▶ _EXERCISE INSTRUCTIONS_
The entries that follow should be written out exactly.

▶ _DATA SUPPLIED_
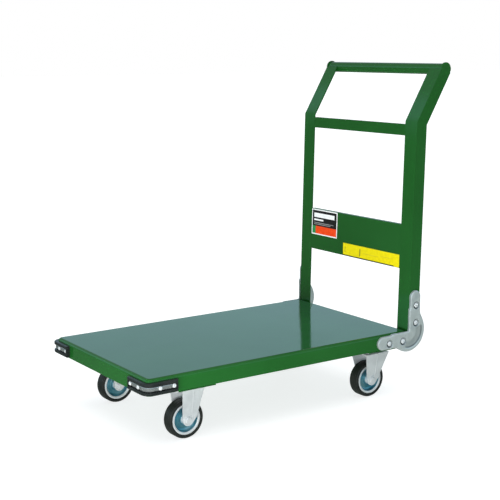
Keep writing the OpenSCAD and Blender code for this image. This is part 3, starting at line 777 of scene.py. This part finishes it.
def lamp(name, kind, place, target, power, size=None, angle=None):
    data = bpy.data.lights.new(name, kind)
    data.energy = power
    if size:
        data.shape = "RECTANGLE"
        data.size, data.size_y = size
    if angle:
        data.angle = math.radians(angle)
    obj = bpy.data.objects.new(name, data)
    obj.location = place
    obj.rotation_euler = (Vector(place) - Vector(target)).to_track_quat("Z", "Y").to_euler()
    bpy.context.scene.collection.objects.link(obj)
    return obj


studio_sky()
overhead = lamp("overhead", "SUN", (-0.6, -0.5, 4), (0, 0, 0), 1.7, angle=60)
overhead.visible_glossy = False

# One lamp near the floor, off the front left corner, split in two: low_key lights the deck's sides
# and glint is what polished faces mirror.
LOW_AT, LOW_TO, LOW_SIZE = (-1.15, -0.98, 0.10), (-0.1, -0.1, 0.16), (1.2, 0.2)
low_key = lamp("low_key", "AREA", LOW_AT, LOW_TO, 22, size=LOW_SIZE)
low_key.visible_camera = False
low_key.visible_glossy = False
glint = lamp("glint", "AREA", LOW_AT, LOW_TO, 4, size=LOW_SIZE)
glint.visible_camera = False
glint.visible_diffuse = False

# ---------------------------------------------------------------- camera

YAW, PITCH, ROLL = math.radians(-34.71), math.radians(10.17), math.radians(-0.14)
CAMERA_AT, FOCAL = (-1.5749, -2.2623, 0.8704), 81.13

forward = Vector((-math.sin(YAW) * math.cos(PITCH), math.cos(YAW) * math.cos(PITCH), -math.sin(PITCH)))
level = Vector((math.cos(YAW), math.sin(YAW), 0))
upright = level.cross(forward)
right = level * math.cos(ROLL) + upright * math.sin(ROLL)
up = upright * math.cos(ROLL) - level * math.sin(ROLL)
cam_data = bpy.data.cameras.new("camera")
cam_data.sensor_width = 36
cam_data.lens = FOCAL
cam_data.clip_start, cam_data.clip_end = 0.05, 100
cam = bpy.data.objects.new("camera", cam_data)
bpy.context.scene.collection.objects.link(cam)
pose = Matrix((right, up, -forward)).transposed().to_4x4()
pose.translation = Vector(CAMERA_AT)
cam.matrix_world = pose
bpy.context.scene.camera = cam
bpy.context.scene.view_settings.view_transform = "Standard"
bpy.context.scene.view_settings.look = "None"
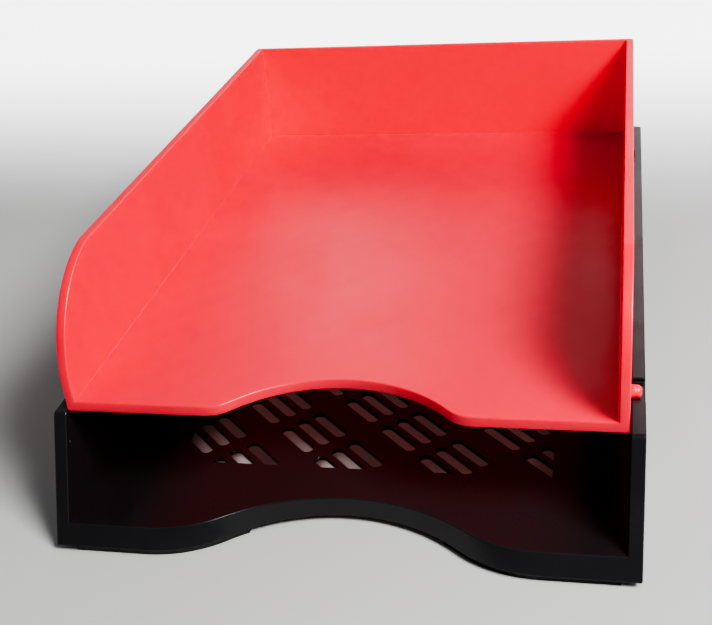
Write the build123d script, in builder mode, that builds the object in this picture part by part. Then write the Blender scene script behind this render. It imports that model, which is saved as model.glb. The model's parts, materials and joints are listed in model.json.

▶ _TASK RESPONSE_
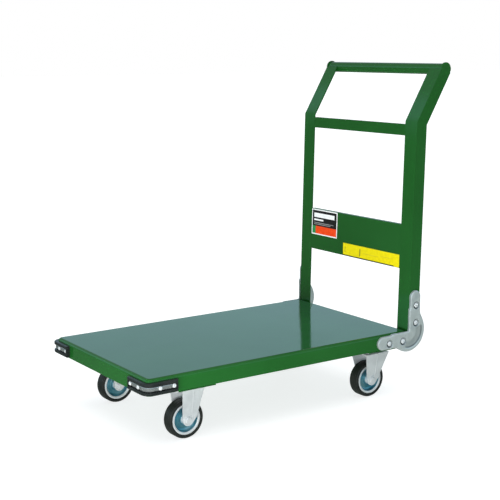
Keep writing the OpenSCAD and Blender code for this image. This is part 3, starting at line 777 of scene.py. This part finishes it.
def lamp(name, kind, place, target, power, size=None, angle=None):
    data = bpy.data.lights.new(name, kind)
    data.energy = power
    if size:
        data.shape = "RECTANGLE"
        data.size, data.size_y = size
    if angle:
        data.angle = math.radians(angle)
    obj = bpy.data.objects.new(name, data)
    obj.location = place
    obj.rotation_euler = (Vector(place) - Vector(target)).to_track_quat("Z", "Y").to_euler()
    bpy.context.scene.collection.objects.link(obj)
    return obj


studio_sky()
overhead = lamp("overhead", "SUN", (-0.6, -0.5, 4), (0, 0, 0), 1.7, angle=60)
overhead.visible_glossy = False

# One lamp near the floor, off the front left corner, split in two: low_key lights the deck's sides
# and glint is what polished faces mirror.
LOW_AT, LOW_TO, LOW_SIZE = (-1.15, -0.98, 0.10), (-0.1, -0.1, 0.16), (1.2, 0.2)
low_key = lamp("low_key", "AREA", LOW_AT, LOW_TO, 22, size=LOW_SIZE)
low_key.visible_camera = False
low_key.visible_glossy = False
glint = lamp("glint", "AREA", LOW_AT, LOW_TO, 4, size=LOW_SIZE)
glint.visible_camera = False
glint.visible_diffuse = False

# ---------------------------------------------------------------- camera

YAW, PITCH, ROLL = math.radians(-34.71), math.radians(10.17), math.radians(-0.14)
CAMERA_AT, FOCAL = (-1.5749, -2.2623, 0.8704), 81.13

forward = Vector((-math.sin(YAW) * math.cos(PITCH), math.cos(YAW) * math.cos(PITCH), -math.sin(PITCH)))
level = Vector((math.cos(YAW), math.sin(YAW), 0))
upright = level.cross(forward)
right = level * math.cos(ROLL) + upright * math.sin(ROLL)
up = upright * math.cos(ROLL) - level * math.sin(ROLL)
cam_data = bpy.data.cameras.new("camera")
cam_data.sensor_width = 36
cam_data.lens = FOCAL
cam_data.clip_start, cam_data.clip_end = 0.05, 100
cam = bpy.data.objects.new("camera", cam_data)
bpy.context.scene.collection.objects.link(cam)
pose = Matrix((right, up, -forward)).transposed().to_4x4()
pose.translation = Vector(CAMERA_AT)
cam.matrix_world = pose
bpy.context.scene.camera = cam
bpy.context.scene.view_settings.view_transform = "Standard"
bpy.context.scene.view_settings.look = "None"
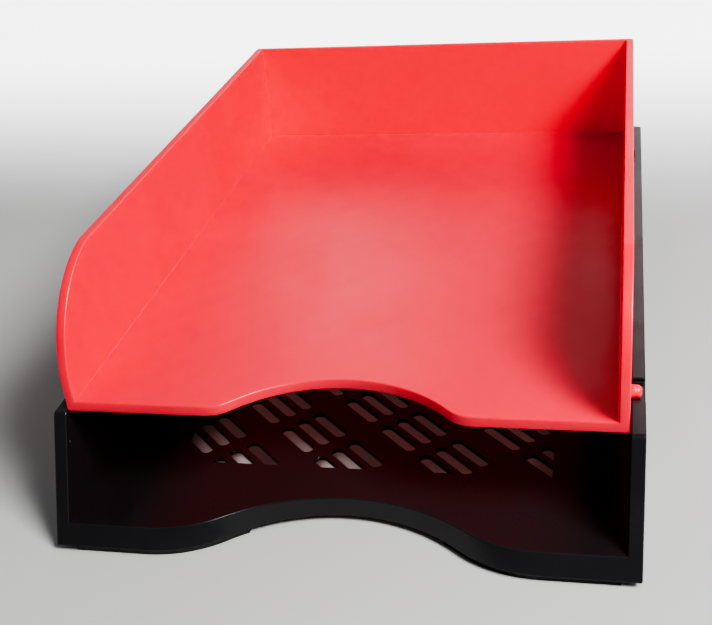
Write the build123d script, in builder mode, that builds the object in this picture part by part. Then write the Blender scene script behind this render. It imports that model, which is saved as model.glb. The model's parts, materials and joints are listed in model.json.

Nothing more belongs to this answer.